Inge Jekeli, die am 10. Februar in Mediasch verstarb, wurde 1930 in der Kokelstadt geboren, hierher kam sie nach dem Studium zurück, hier unterrichtete sie 52 Jahre lang in verschiedenen Schulen und engagierte sich, wo immer „Jemand“ benötigt worden ist. „Ich bin der Jemand, der angesprochen wurde, dass es ihn braucht“. „Jemande“ fehlten be-sonders nach der politischen Wende von 1989. Also setzte sie sich zum Beispiel für das Gründen der deutschsprachigen Hermann-Oberth-Schule im Hof des Kirchenkastells ein, wo mehrere Gebäude unter ihrer Aufsicht hierfür renoviert und hergerichtet wurden und wo sie fürchterlich über die „cârpăceli“, d. h. die improvisierten Flickarbeiten, schimpfen konnte. Eingerichtet wurde ein Internat, um den Schülern aus den umliegenden Dörfern den Besuch der deutschsprachigen Klassen zu ermöglichen, die es in ihren Heimatdörfern nach der Massenausreise der Deutschen nicht mehr gab. Seit 1988 eigentlich in Rente, begann die Chemielehrerin das Fach „Geschichte und Traditionen der deutschen Minderheit“ zu unterrichten und hierfür Themen und Texte vorzubereiten. Sie engagierte sich im Deutschen Forum, zu dessen Gründungsmitgliedern sie gehört hatte, und war stets darauf bedacht, kulturell gehaltvolle Veranstaltungen auf die Beine zu stellen.
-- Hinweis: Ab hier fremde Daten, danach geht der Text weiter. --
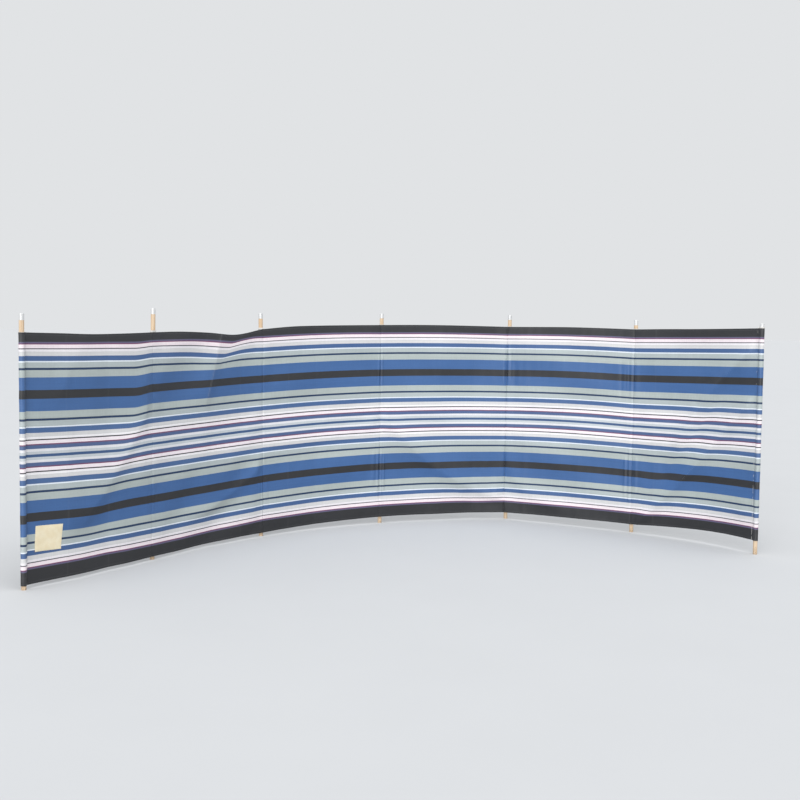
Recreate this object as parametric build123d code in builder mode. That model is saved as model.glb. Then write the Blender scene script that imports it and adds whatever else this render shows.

Inge Jekeli hatte in ihrer Studienzeit festgestellt, wo ein Wille ist, ist auch ein Weg. Als Älteste von sechs Kindern hatte sie sich auf Anraten der Eltern am Lehrerseminar in Schäßburg angemeldet. Nach dessen Absolvieren kam sie zunächst als Grundschullehrerin nach Mediasch zurück, ging dann aber drei Jahre später nach Klausenburg und begann Naturwissenschaften und Chemie zu studieren. Weil sie die Aufnahmeprüfung so gut bestanden hatte, erhielt sie Stipendium und Platz im Studentenheim. Da sie aber keine „gesunde soziale Herkunft“ besaß, war es damit jedoch bald aus. Mit Privatstunden, Stricken von Kindersachen und Hilfsarbeiten verdiente sie etwas Geld, „wohnte“ mit zwei Freundinnen in einer Küche und freute sich über Speck und Zwiebeln von zu Hause. Arm waren alle – und genossen dennoch das erneut aufblühende kulturelle Leben.
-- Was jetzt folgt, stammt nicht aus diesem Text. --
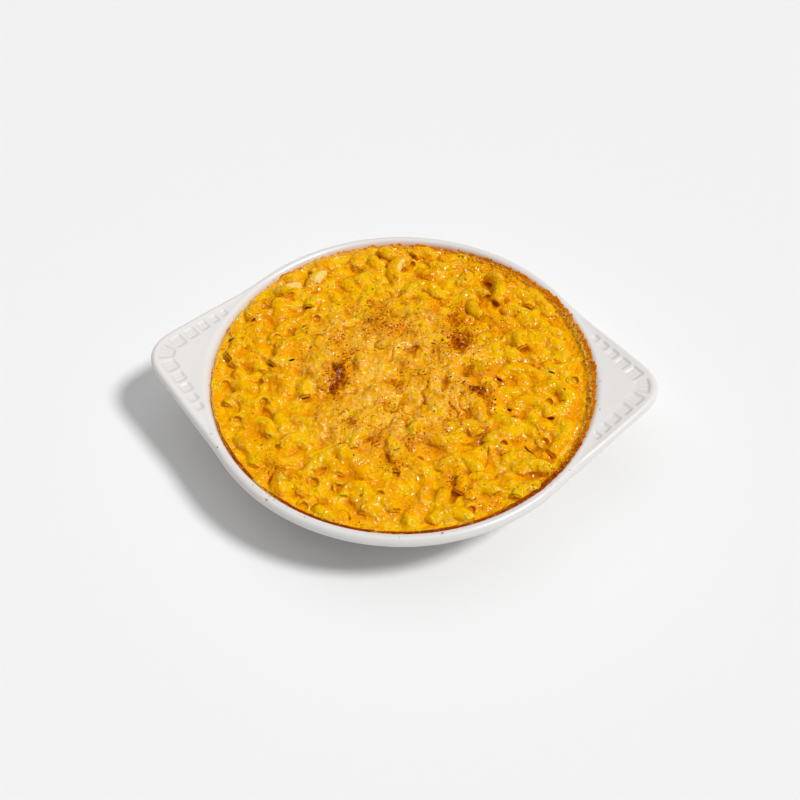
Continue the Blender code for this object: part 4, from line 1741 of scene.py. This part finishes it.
@dataclass
class Scatter:
    """Strews grains over the finished surface."""

    surface: BVHTree

    def drop(self, plan: Array) -> tuple[Array, Array]:
        """Lets places fall straight down on the surface.

        Args:
            plan: Places in plan, in mm, shape (n, 2).

        Returns:
            Where they land and the surface's normals there.
        """
        landed, normals = [], []
        down = Vector((0.0, 0.0, -1.0))
        for x, y in plan:
            hit, normal, _, _ = self.surface.ray_cast(Vector((x, y, 70.0)), down)
            if hit is not None:
                landed.append(hit)
                normals.append(normal)
        return np.array(landed), np.array(normals)

    def strew(self, kind: Sprinkle, plan: Array) -> Object:
        """Lays a grain at every place, turned at random about the surface's normal.

        Args:
            kind: The grain, its sizes and how it lies.
            plan: Places in plan, in mm.

        Returns:
            One joined mesh object.
        """
        rng = np.random.default_rng(kind.seed)
        places, normals = self.drop(plan)
        count, corners = len(places), len(kind.grain.points)
        aside = unit(np.cross(normals, unit(rng.normal(size=(count, 3)))))
        onward = np.cross(normals, aside)
        least, most = kind.sizes
        across = (least + (most - least) * rng.random(count) ** 2.2)[:, None]
        longer = rng.uniform(*kind.stretch, count)[:, None]
        lengths = [across * longer**0.5, across / longer**0.5, across * kind.thickness]
        scale = np.concatenate(lengths, axis=-1) / 2.0
        jitter = rng.uniform(0.72, 1.22, (count, corners, 1))
        local = kind.grain.points[None] * scale[:, None] * jitter
        frames = np.stack([aside, onward, normals], axis=1)
        middle = places - normals * across * kind.sink
        points = np.einsum("nki,nij->nkj", local, frames) + middle[:, None]
        triangles = kind.grain.triangles[None] + (np.arange(count) * corners)[:, None, None]
        return make_piece(kind.name, points.reshape(-1, 3), None, triangles.reshape(-1, 3))


@dataclass
class Toppings:
    """Crumbs, paprika, pepper, herbs and splashes."""

    heap: Heap
    surface: BVHTree
    crust: BrownedCrust

    # Charred herb slivers: x, y, length, width, heading in degrees.
    SLIVERS = (
        (-88, 15, 3.4, 1.3, 35), (-55, 2, 3.4, 1.2, 35), (74, 8, 3.4, 1.1, -20),
        (14, 19, 2.2, 0.7, 0), (64, -40.5, 6.6, 0.8, -48), (31, -5, 2.4, 0.8, 60),
    )

    # Crumbs along the crust, paprika flakes, cracked pepper, and dried flecks of sauce.
    CRUMBS = Sprinkle("crust_crumbs", Grain.lump(), 82, (0.5, 1.5), (1.0, 1.6), 0.7, 0.1)
    PAPRIKA = Sprinkle("paprika_flakes", Grain.flake(), 85, (0.55, 1.5), (1.0, 1.8), 0.1, 0.02)
    PEPPER = Sprinkle("cracked_pepper", Grain.lump(), 87, (0.5, 1.2), (1.0, 1.9), 0.5, 0.05)
    FLECKS = Sprinkle("sauce_flecks", Grain.flake(), 90, (0.4, 1.3), (1.0, 2.0), 0.16, 0.0)

    def build(self) -> None:
        """Builds every topping as a piece of its own.

        Paprika lies most where the cheese is thick, and pepper lies all over.
        """
        self._crumbs()
        self._strew(
            self.PAPRIKA, self._disc(1500, seed=84, cell=9.0, low=-0.35, high=0.6),
            DrySeasoning("ground_paprika", "#9C4C06", "#CC7E14", 0.7),
        )
        self._strew(
            self.PEPPER, self._disc(190, seed=86, cell=14.0, low=-0.9, high=0.5),
            DrySeasoning("cracked_black_pepper", "#160D08", "#3A2112", 0.55),
        )
        self._herbs()
        self._strew(
            self.FLECKS, self._lip(26, seed=89),
            DrySeasoning("dried_sauce_flecks", "#C9913F", "#DDB67A", 0.4),
        )

    def _strew(self, kind: Sprinkle, plan: Array, finish: DrySeasoning) -> None:
        """Strews one kind of grain and dresses it."""
        piece = Scatter(self.surface).strew(kind, plan)
        place_piece(piece, Slot.CHEESE, finish.make())

    def _ring(self, count: int, seed: int, inner: float, outer: float) -> Array:
        """Places round the rim, thick where the crust crumbles."""
        rng = np.random.default_rng(seed)
        azimuth = rng.uniform(-math.pi, math.pi, 4 * count)
        keep = rng.random(4 * count) < 0.12 + 0.88 * self.heap.rim_crumble(azimuth)
        azimuth = azimuth[keep][:count]
        return polar(rng.uniform(inner, outer, len(azimuth)), azimuth)

    def _lip(self, count: int, seed: int) -> Array:
        """Places on the white lip, most of the way round the front."""
        rng = np.random.default_rng(seed)
        azimuth = rng.uniform(-math.pi, 0.2, count)
        return polar(rng.uniform(95.9, 98.6, count), azimuth)

    def _disc(self, count: int, seed: int, cell: float, low: float, high: float) -> Array:
        """Places all over the top, gathered in drifts: noise of a cell decides which stay."""
        rng = np.random.default_rng(seed)
        plan = rng.uniform(-92.0, 92.0, (8 * count, 2))
        drift = ease(low, high, lattice_noise(on_level(*plan.T), cell, seed + 1, 2))
        middle = 0.45 + 0.55 * self.heap.blanket(plan[:, 0], plan[:, 1])
        keep = (np.hypot(*plan.T) < 91.5) & (rng.random(len(plan)) < drift * middle)
        return plan[keep][:count]

    def _crumbs(self) -> None:
        """Crumbs along the crust, each with its own browning."""
        plan = self._ring(760, seed=81, inner=91.3, outer=95.1)
        piece = Scatter(self.surface).strew(self.CRUMBS, plan)
        corners = len(self.CRUMBS.grain.points)
        count = len(piece.data.vertices) // corners
        char = np.random.default_rng(83).uniform(0.2, 1.1, count)
        layer = piece.data.attributes.new("char", "FLOAT", "POINT")
        layer.data.foreach_set("value", np.repeat(char, corners).astype(np.float32))
        place_piece(piece, Slot.CHEESE, self.crust.make())

    def _herbs(self) -> None:
        """A few charred slivers of herb, each a curled strip pressed on the cheese.

        A sliver is a closed tube of flat section: its half-width falls to the tips as a root of
        a sine, and it follows the surface under it.
        """
        finish = DrySeasoning("charred_herb", "#120B07", "#33200F", 0.5)
        rng = np.random.default_rng(88)
        points, quads, caps, start = [], [], [], 0
        steps, sides = 9, 6
        share = np.linspace(0.0, 1.0, steps)
        spin = np.linspace(0.0, 2.0 * math.pi, sides, endpoint=False)
        for x, y, length, width, heading in self.SLIVERS:
            turn = math.radians(heading)
            along = np.array([math.cos(turn), math.sin(turn)])
            bend = rng.uniform(-0.5, 0.5)
            line = (share - 0.5)[:, None] * length * along
            line = line + (np.sin(np.pi * share) * bend)[:, None] * np.array([-along[1], along[0]])
            landed, normals = Scatter(self.surface).drop(line + [x, y])
            normal = unit(normals.mean(axis=0) + np.array([0.0, 0.0, 0.6]))
            level = landed[:, 2].mean() + (landed[:, 2] - landed[:, 2].mean()) * 0.5
            spine = np.concatenate([line + [x, y], (level + 0.3)[:, None]], axis=-1)
            ahead = unit(np.gradient(spine, axis=0))
            across = unit(np.cross(normal[None], ahead))
            up = np.cross(ahead, across)
            taper = np.maximum(np.sin(np.pi * np.clip(share, 0.03, 0.97)) ** 0.5, 0.2)
            taper = taper * rng.uniform(0.75, 1.1, steps)
            ring = (
                across[:, None] * (np.cos(spin) * width / 2.0)[None, :, None]
                + up[:, None] * (np.sin(spin) * width / 4.5)[None, :, None]
            ) * taper[:, None, None]
            ends = np.stack([spine[0], spine[-1]])
            points += [(spine[:, None] + ring).reshape(-1, 3), ends]
            quads.append(grid_quads(steps, sides)[:, ::-1] + start)
            low, pole = np.arange(sides) + start, start + steps * sides
            caps += [fan(pole, low, False), fan(pole + 1, low + (steps - 1) * sides, True)]
            start = pole + 2
        piece = make_piece("charred_herb_slivers", *map(np.concatenate, (points, quads, caps)))
        place_piece(piece, Slot.CHEESE, finish.make())


# ---- Studio ----


@dataclass
class Studio:
    """A pale floor, one soft key light from the right, a wide fill overhead, and the camera."""

    dish: GratinDish
    floor_shade: str = "#F4F4F4"
    surround: float = 0.145
    # The camera's place, seen from the middle of the rim, and where it looks, in degrees.
    camera_distance: float = 0.6
    camera_from: tuple[float, float] = (-84.73, 48.75)
    camera_to: tuple[float, float] = (95.393, -49.89)
    focal_length: float = 54.45

    # Each light's heading, elevation, spread and strength, and whether it glints.
    LIGHTS: ClassVar[dict[str, tuple]] = {
        "key": (-14.0, 56.0, 11.0, 2.2, True), "fill": (120.0, 72.0, 70.0, 0.87, False),
    }

    def build(self) -> None:
        """Sets floor, surroundings, lights and camera."""
        self._floor()
        self._surroundings()
        for name, settings in self.LIGHTS.items():
            self._light(name, *settings)
        self._camera()
        bpy.context.scene.view_settings.view_transform = "Standard"

    def _floor(self) -> None:
        """A wide level floor just under the foot: a paper sweep, matt and even."""
        ticks = np.linspace(-4000.0, 4000.0, 3)
        x, y = np.meshgrid(ticks, ticks)
        points = np.stack([x.ravel(), y.ravel(), np.full(9, -0.05)], axis=-1)
        quads = np.array([[0, 1, 4, 3], [1, 2, 5, 4], [3, 4, 7, 6], [4, 5, 8, 7]])
        floor = make_piece("studio_floor", points, quads)
        material, tree = new_material("sweep_paper")
        paper = add_node(
            tree, "BsdfPrincipled", None,
            {"Base Color": linear(self.floor_shade), "Roughness": 0.9, "Specular IOR Level": 0.2},
        )
        add_node(tree, "OutputMaterial", None, {"Surface": paper.outputs["BSDF"]})
        floor.data.materials.append(material)

    def _surroundings(self) -> None:
        """An even pale surround that lights the hollows and leaves no haze in the wet skin."""
        world = bpy.data.worlds.new("studio_surround")
        world.cycles_visibility.glossy = False
        world.use_nodes = True
        world.node_tree.nodes.clear()
        glow = add_node(
            world.node_tree, "Background", None,
            {"Color": linear("#FFFFFF"), "Strength": self.surround},
        )
        add_node(world.node_tree, "OutputWorld", None, {"Surface": glow.outputs["Background"]})
        bpy.context.scene.world = world

    def _light(
        self, name: str, heading: float, elevation: float,
        spread: float, strength: float, glints: bool,
    ) -> None:
        """Sets a far soft light, as wide as its spread in degrees, shining on the dish."""
        away = pointing(heading, elevation)
        lamp = bpy.data.lights.new(name, "SUN")
        lamp.angle = math.radians(spread)
        lamp.energy = strength
        hung = bpy.data.objects.new(name, lamp)
        hung.visible_glossy = glints
        hung.location = away
        hung.rotation_euler = (-away).to_track_quat("-Z", "Y").to_euler()
        bpy.context.scene.collection.objects.link(hung)

    def _camera(self) -> None:
        """A camera 0.6 m from the middle of the rim, 49 degrees up and a little to the right.

        Its axis is pitched 1.2 degrees below the line to the rim's middle, so the dish stands a
        little above the middle of the frame.
        """
        rim_middle = Vector((0.0, 0.0, (self.dish.rim_height - self.dish.lip_rise) * MM))
        lens = bpy.data.cameras.new("camera")
        lens.sensor_width = 36.0
        lens.lens = self.focal_length
        lens.clip_start, lens.clip_end = 0.01, 20.0
        camera = bpy.data.objects.new("camera", lens)
        camera.location = rim_middle + pointing(*self.camera_from) * self.camera_distance
        camera.rotation_euler = pointing(*self.camera_to).to_track_quat("-Z", "Y").to_euler()
        bpy.context.scene.collection.objects.link(camera)
        bpy.context.scene.camera = camera


def surface_tree(pieces: list[Object]) -> BVHTree:
    """One tree, in mm, of the pieces that toppings fall on."""
    points, faces, start = [], [], 0
    for piece in pieces:
        mesh = piece.data
        places = np.empty(3 * len(mesh.vertices), np.float32)
        mesh.vertices.foreach_get("co", places)
        mesh.calc_loop_triangles()
        corners = np.empty(3 * len(mesh.loop_triangles), np.int32)
        mesh.loop_triangles.foreach_get("vertices", corners)
        points.append(places.reshape(-1, 3) / MM)
        faces.append(corners.reshape(-1, 3) + start)
        start += len(mesh.vertices)
    return BVHTree.FromPolygons(np.concatenate(points).tolist(), np.concatenate(faces).tolist())


def main() -> None:
    """Builds the dish, the filling, the crust and the toppings, and lights them."""
    logging.basicConfig(level=logging.INFO, format="%(message)s")
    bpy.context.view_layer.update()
    dish = GratinDish.from_model()
    shell = dish.build()

    heap = Heap(dish)
    laid = heap.laid_elbows()
    outer = heap.loose_elbows(laid, wanted=90, inner=42.0, outer=90.5, seed=21)
    shown = Bends.join([laid, outer])
    middle = heap.loose_elbows(shown, wanted=40, inner=0.0, outer=56.0, seed=22)
    log.info("elbows: %d laid, %d loose, %d under the blanket", len(laid), len(outer), len(middle))

    body = HeapField(heap)
    for tubes, swell in ((heap.buried_elbows(), 0.0), (middle, 0.3), (shown, -0.15)):
        body.add_tubes(tubes, swell)
    body.melt()
    body.roughen()
    body.fit_dish()
    body.open_bores(shown, radius=heap.sizes.bore_radius + 0.1)
    relief = Relief(body)

    core = CheeseCore(heap, body, relief, BakedCheese("baked_cheese_sauce")).build()
    pasta = BakedCheese("cheese_coated_pasta", golden="#FFB000", grain=0.85)
    elbows = ElbowMacaroni(heap, relief, shown, pasta).build()
    chips = CheeseChips(heap).build()
    crust_finish = BrownedCrust()
    crust = RimCrust(heap, crust_finish).build()
    Toppings(heap, surface_tree([core, elbows, chips, crust, shell]), crust_finish).build()

    Studio(dish).build()


if __name__ == "__main__":
    main()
Vielen Schülern hat Chemielehrerin Jekeli Bauchschmerzen verursacht, viel mehr aber loben ihre pädagogischen Fähigkeiten. „Mich freut es immer, wenn Schüler im Unterricht etwas fragen, was ich selbst nie gefragt habe“, sagte sie mal in einem Interview. Und: „In der Schule müsste man lernen, die richtigen Fragen zu stellen.“ Viele Schüler hat sie dazu gebracht, Fragen zu stellen statt Formeln oder Inhalte auswendig zu lernen. Diese Schüler haben es im Leben weit gebracht und das erfüllte sie mit Stolz.
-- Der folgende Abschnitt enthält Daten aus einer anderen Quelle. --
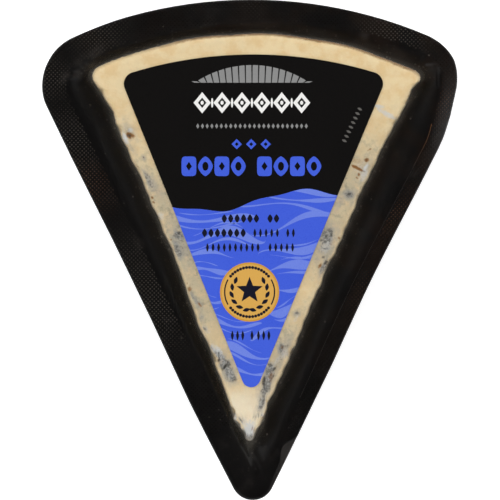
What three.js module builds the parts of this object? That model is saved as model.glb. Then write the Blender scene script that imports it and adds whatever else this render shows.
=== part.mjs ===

Inge Jekeli wurde für ihre vielfältigen Tätigkeiten und ihren unermüdlichen Einsatz mehrfach geehrt. Jede Würdigung nahm sie mit Erstaunen und Bescheidenheit entgegen. Dass sie Sinnvolles und Gutes tat, war nicht Pflichterfüllung, sondern ihre Lebenseinstellung. Aus dieser kam die unerschöpflich scheinende Energie und Kraft.